China mulls allowing second child for all couples
China, the world's most populous country which once strictly followed the one-child norm, is now considering allowing a second child for all couples
Beijing: China, the world's most populous country which once strictly followed the one-child norm, is now considering allowing a second child for all couples.
China could further relax its one-child policy to allow all couples across the country to have a second child, reported Global Times.
China currently has a population of 1.3 billion. India is close behind with a population of 1.2 billion.
In China, 29 provinces and municipalities have relaxed the one-child policy to allow couples to have a second baby if either parent is from a single-child family.
Online polls show that a majority of Chinese support the second-child policy, but analysts say they are concerned that young couples are showing less interest in having more children.
An anonymous researcher, who reportedly participated in a National Health and Family Planning Commission (NHFPC) survey, told China Business News that the second-child policy can be applied "as early as the end of 2015 if everything goes well".
Lu Jiehua, a professor at Peking University, told the Global Times that the NHFPC is likely to implement the revised policy in the near future but said "it's unlikely that the policy could be fully implemented in 2015 … probably next year, or at the beginning of China's 13th Five-Year Plan".
"It's not simply about implementing a second-child policy," Lu was quoted as saying. "All relevant policies, regulations, formalities and facilities need to be in place to support (the second-child policy), and it takes time."

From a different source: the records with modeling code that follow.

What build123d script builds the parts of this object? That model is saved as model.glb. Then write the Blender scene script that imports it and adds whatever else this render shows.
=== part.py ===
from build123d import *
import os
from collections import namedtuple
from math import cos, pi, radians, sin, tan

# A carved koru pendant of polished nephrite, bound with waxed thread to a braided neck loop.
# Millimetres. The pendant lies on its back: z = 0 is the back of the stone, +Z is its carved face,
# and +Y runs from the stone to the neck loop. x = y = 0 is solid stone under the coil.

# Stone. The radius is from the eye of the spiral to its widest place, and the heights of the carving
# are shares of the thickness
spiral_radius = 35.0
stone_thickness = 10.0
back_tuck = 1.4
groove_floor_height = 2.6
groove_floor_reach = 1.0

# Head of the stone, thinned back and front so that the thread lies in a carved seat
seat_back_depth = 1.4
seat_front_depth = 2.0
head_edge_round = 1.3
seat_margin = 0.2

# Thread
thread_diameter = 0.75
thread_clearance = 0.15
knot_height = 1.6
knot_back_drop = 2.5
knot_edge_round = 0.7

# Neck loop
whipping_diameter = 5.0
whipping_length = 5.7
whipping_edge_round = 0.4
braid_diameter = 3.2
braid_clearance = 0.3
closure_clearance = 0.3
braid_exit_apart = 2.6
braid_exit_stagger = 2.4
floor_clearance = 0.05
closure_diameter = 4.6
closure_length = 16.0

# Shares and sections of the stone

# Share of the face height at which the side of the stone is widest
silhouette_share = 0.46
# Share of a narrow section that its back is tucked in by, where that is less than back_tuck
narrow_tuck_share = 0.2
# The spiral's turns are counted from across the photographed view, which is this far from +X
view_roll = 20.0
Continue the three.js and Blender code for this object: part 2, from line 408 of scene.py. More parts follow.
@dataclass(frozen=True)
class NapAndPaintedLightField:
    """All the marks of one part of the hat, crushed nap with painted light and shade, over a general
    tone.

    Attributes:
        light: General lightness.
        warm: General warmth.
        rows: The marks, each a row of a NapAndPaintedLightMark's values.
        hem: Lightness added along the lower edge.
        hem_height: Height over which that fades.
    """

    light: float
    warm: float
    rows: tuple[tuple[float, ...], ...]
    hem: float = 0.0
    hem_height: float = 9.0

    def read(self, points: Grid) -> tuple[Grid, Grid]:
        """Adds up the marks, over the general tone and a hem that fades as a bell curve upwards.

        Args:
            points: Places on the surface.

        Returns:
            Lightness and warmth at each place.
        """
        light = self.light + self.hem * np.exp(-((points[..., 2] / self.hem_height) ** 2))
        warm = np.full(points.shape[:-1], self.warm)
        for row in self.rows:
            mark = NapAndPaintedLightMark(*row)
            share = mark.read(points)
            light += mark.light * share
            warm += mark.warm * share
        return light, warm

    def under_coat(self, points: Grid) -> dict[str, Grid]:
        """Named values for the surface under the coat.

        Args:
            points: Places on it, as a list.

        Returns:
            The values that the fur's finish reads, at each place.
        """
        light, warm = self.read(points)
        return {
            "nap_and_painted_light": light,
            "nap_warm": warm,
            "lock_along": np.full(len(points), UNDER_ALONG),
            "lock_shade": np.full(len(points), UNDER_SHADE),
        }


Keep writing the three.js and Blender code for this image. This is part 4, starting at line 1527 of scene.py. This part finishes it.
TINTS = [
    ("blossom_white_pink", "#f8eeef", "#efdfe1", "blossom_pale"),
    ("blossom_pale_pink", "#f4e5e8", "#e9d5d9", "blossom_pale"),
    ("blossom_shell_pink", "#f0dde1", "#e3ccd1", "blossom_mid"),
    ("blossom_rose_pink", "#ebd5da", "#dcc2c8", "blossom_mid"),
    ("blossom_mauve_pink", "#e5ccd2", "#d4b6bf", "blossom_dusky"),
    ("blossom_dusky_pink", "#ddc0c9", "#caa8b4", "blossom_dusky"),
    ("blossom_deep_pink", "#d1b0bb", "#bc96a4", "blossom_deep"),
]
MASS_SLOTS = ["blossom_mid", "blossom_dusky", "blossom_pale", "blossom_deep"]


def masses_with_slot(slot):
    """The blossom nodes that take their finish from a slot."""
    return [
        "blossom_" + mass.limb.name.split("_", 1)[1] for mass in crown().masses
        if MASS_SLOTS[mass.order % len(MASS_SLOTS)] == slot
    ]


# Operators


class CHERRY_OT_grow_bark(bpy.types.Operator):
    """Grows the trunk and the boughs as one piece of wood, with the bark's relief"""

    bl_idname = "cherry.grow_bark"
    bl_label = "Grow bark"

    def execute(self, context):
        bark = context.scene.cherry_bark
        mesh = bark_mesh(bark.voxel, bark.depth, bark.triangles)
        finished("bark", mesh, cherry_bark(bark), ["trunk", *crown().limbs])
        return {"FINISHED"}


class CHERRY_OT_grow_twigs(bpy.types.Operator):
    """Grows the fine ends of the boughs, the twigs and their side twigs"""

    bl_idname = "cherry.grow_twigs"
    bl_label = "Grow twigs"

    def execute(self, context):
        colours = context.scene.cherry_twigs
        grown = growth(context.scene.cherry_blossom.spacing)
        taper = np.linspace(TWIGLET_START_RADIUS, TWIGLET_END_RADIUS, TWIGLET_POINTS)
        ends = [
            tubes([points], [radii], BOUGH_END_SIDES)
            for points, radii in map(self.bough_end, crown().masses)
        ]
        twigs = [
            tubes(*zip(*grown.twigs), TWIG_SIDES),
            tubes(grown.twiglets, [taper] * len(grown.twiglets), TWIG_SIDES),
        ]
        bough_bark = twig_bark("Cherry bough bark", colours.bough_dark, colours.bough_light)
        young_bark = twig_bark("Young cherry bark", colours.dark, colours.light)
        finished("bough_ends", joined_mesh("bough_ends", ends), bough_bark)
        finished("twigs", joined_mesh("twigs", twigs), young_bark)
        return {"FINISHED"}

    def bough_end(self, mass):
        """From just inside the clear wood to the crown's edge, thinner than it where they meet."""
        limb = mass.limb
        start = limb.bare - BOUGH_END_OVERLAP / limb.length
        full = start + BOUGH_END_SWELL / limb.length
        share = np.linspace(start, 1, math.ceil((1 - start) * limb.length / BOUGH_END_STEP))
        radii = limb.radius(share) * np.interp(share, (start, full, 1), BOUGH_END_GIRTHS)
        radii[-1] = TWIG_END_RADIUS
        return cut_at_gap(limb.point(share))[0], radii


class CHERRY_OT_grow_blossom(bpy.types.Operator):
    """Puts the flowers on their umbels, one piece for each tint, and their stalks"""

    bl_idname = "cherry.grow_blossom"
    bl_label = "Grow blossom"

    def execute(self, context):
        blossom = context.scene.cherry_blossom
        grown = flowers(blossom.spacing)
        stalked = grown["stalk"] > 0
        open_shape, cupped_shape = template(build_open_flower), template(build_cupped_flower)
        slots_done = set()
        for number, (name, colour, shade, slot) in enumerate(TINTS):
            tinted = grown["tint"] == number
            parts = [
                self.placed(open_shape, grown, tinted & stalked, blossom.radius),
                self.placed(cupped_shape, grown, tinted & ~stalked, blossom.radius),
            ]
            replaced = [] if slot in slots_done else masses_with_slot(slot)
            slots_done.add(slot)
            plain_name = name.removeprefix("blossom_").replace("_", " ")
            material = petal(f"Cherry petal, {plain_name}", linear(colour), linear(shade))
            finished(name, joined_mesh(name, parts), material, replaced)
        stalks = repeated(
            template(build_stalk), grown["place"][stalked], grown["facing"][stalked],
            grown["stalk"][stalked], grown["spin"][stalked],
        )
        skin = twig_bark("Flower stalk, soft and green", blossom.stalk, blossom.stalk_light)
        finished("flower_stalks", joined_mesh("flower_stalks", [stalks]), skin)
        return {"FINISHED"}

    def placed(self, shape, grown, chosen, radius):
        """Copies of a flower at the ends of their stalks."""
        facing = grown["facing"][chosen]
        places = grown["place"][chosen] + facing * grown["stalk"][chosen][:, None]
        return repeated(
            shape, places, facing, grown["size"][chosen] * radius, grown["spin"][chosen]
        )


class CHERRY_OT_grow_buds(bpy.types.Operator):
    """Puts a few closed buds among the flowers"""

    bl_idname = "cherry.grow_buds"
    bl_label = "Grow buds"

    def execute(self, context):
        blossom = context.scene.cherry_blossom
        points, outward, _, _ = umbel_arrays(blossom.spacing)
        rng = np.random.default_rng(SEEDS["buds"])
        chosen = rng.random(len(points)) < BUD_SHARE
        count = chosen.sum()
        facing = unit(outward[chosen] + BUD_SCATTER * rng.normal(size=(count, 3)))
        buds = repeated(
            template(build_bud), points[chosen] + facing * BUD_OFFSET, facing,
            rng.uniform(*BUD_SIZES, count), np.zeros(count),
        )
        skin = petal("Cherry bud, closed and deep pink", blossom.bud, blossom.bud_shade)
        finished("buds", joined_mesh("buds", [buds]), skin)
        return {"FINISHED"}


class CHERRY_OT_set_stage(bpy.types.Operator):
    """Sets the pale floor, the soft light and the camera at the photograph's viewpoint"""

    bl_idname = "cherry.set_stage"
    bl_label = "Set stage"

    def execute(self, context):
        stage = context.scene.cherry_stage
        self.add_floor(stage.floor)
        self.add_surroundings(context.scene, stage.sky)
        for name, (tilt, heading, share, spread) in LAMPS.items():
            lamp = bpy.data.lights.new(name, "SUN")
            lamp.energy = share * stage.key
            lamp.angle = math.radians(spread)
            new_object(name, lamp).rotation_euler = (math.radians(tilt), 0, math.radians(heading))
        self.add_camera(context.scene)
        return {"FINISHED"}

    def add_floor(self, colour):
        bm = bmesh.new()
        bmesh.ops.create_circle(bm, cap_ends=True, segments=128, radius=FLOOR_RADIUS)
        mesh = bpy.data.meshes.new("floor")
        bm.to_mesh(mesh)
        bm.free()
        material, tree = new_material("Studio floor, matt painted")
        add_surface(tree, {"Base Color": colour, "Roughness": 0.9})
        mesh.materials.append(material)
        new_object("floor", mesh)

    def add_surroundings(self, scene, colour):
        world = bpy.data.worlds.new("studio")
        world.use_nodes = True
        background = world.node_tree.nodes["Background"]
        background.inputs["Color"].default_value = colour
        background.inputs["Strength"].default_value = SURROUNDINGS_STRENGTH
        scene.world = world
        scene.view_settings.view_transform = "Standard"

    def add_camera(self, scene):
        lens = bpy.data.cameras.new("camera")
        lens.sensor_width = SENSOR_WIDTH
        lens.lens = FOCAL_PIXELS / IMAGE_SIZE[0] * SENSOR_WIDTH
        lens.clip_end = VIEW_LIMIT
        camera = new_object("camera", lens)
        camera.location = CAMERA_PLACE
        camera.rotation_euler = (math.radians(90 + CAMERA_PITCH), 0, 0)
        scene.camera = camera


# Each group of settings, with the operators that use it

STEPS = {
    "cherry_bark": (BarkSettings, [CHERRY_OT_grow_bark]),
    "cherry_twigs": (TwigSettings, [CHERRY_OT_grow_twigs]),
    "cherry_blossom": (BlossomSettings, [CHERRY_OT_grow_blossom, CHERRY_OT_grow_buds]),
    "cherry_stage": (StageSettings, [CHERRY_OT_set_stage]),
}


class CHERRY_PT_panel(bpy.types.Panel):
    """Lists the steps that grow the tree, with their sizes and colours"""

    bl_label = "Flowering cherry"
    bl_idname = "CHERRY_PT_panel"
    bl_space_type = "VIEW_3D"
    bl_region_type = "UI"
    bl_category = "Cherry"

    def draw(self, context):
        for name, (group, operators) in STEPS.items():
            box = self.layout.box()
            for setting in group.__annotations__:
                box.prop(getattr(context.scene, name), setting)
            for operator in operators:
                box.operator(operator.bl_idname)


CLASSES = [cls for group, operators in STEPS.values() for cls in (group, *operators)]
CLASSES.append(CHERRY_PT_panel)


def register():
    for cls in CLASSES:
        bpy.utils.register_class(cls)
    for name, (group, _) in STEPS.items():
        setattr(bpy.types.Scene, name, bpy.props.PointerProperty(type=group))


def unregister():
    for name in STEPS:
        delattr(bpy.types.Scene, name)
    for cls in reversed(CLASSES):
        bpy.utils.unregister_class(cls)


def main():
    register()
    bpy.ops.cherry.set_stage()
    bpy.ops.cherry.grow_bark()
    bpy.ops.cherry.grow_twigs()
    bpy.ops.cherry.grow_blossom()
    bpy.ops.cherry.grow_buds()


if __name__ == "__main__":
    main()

Mu Guangzong, a professor at Peking University's Institute of Population Research, told the Global Times that "relaxing the current policy meets public expectations".
"The country needs to maintain a moderate fertility rate for a healthy and sustainable development, as the present fertility rate is low."
China suffered a third consecutive annual drop in its workforce in 2014, 3.7 million less than the previous year, according to data released by the National Bureau of Statistics in January.